What’s the alternative, though? To provide the books and hope kids get interested enough to follow up on at least some of them? That’s completely unrealistic for so many reasons. Teachers can make sure students have access to books which are rich in accurate historical detail and feature strong engaging characters, and students might love those books, but they won’t necessarily follow up on any of them. Guided questions seem to be the only answer, but that defeats the purpose of immersion in history in order to understand it properly. By stepping back to analyze it, they lose that immersion.
As I was puzzling over this, I didn’t come up with any realistic options, but I did remember a moment when I was teaching eighth grade English. The students had each chosen a book from a selection I’d provided, and they were then split into groups to read, discuss, and write about the books. Four students had chosen The Phantom Tollbooth. I was excited, because these were the four brightest students, and this is one of my favorite books.
They hated it.
They read it, though, all the way to the end, and with such great attention to detail – because they wanted to have ammunition to argue against me with.
This is not historical fiction, of course – it’s about a boy who enters another world where reality is shaped by grammatical and mathematical concepts. But all the guided study questions I had prepared for them had been completely forgotten as they picked apart the book on their own terms.
Their arguments about why the book is not as great as I think it is were thoughtful, text-based, and broad.
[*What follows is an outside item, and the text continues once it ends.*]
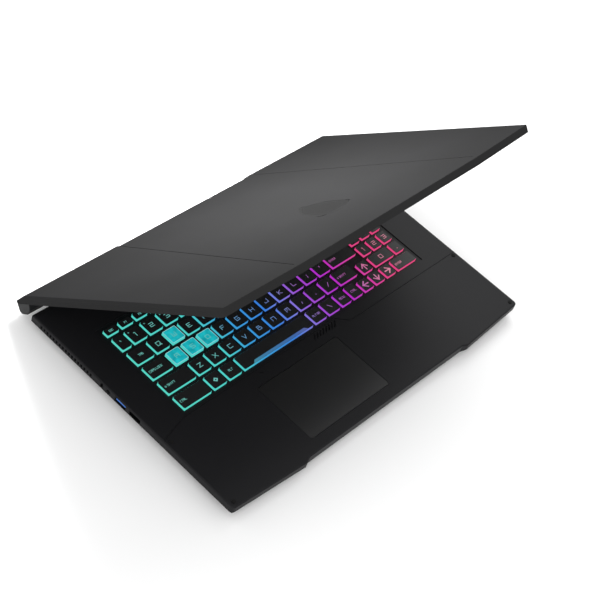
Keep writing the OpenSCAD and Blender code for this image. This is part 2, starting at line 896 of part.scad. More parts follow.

They didn’t convince me – I still love the book. But their arguments were good. Their engagement with the book was not what I had hoped it would be, but they did engage with it.
Again, this won’t happen for every student. But in some way, allowing students to engage with the books on their own terms can accomplish more than prodding them along to see what teachers want them to see.
Students may or may not “get about” as Perkins says (though of course he means physically and I mean intellectually), but at least the possibility for that is there when teachers provide the historical accuracy and the potential for emotional attachment.